If these remarks are somewhat highly wrought, the enthusiasm is directed to interesting objects; and English readers, it is hoped, will not be too severe upon American raptures, where English topics are their theme.

SELFISHNESS.It is the selfish principle necessarily engendered by making this world our all, and God nothing, which is the prime, and ultimate, and incurable error of the infidel school. In one word, selfishness is the principle of genuine infidelity, disinterestedness the virtue of pure Christianity. — Archdeacon Hoare.

"BLESS THE LORD, O MY SOUL, AND FORGET NOT ALL HIS BENEFITS."-Happy are those who cannot live without praising God! Of them it may emphatically be said, that they live in the vestibule of heaven. When the period of dissolution arrives, they will have nothing to do but to step from time into eternity. Their journey will be short and straight, as the arrow's flight, to the bosom of their God, to the mansions of eternal bliss.-Howels.
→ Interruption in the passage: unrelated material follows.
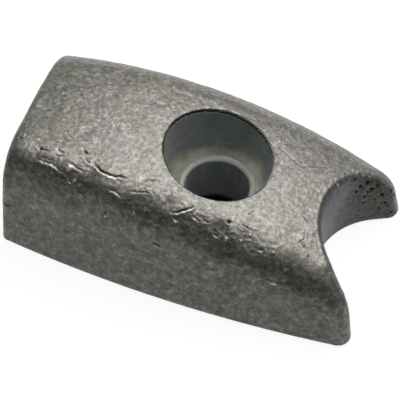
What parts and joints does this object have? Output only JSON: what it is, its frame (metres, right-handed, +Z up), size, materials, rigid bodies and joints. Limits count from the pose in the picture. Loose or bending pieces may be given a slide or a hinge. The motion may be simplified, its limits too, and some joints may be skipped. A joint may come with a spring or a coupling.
{
  "type": "sacrificial anode",
  "caption": "Barrel-sided anode block with a crowned top, a concave saddle end, and one bolt hole with a tapered recess for the bolt head.",
  "frame": {"origin": "on the flat base, on the axis of the bolt hole", "axes": "+Z up from the base, +X from the bolt hole towards the concave saddle end, -X towards the flat heel, Y across the casting"},
  "size_m": [0.053, 0.0308, 0.0185],
  "materials": {
    "cast_zinc": "as-cast, dull grey, rough"
  },
  "bodies": {
    "root": {"anode_casting": "cast_zinc"}
  },
  "joints": []
}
UNIVERSAL APPLICATION OF SCRIPTURE.-I am led to conclude that an identity of moral character has pervaded the whole human race ever since the fall of Adam; that the descriptions of man in a state of nature and in a state of grace, respectively, which were applicable to him eighteen hundred years ago, are equally applicable to him now; and that, in general, whether we look to doctrines or to precepts, scarcely a passage can be pointed out in the whole New Testament, which does not, either directly or indirectly, either specifically or by analogy, concern us at this present time. This opinion, however, does not in the least degree militate against the necessity of being well versed in the history of the Jews, their various sects, their national customs, their popular prejudices, their prevailing errors, in order to gain an accurate and comprehensive view of the writings of the four Evangelists. So also, in the interpretation of the Epistles, it is essentially requisite that we should be acquainted with the general scope of each respectively, the particular occasion upon which it was written, the erroneous opinions which it was intended to combat, or the evil practices which it was intended to condemn : these, and other collateral circumstances, will be borne in mind by the judicious expositor. Nevertheless, since there is, as has been before observed, a striking degree of uniformity in the general features which both sin and error assume in all ages of the world, we may safely infer, that whatever was written at the dictation of the Holy Spirit in the apostolic era in reprehension of the one, or in confutation of the other, will be strictly applicable, mutatis mutandis, to professing Christians in these days.-Archdeacon Browne.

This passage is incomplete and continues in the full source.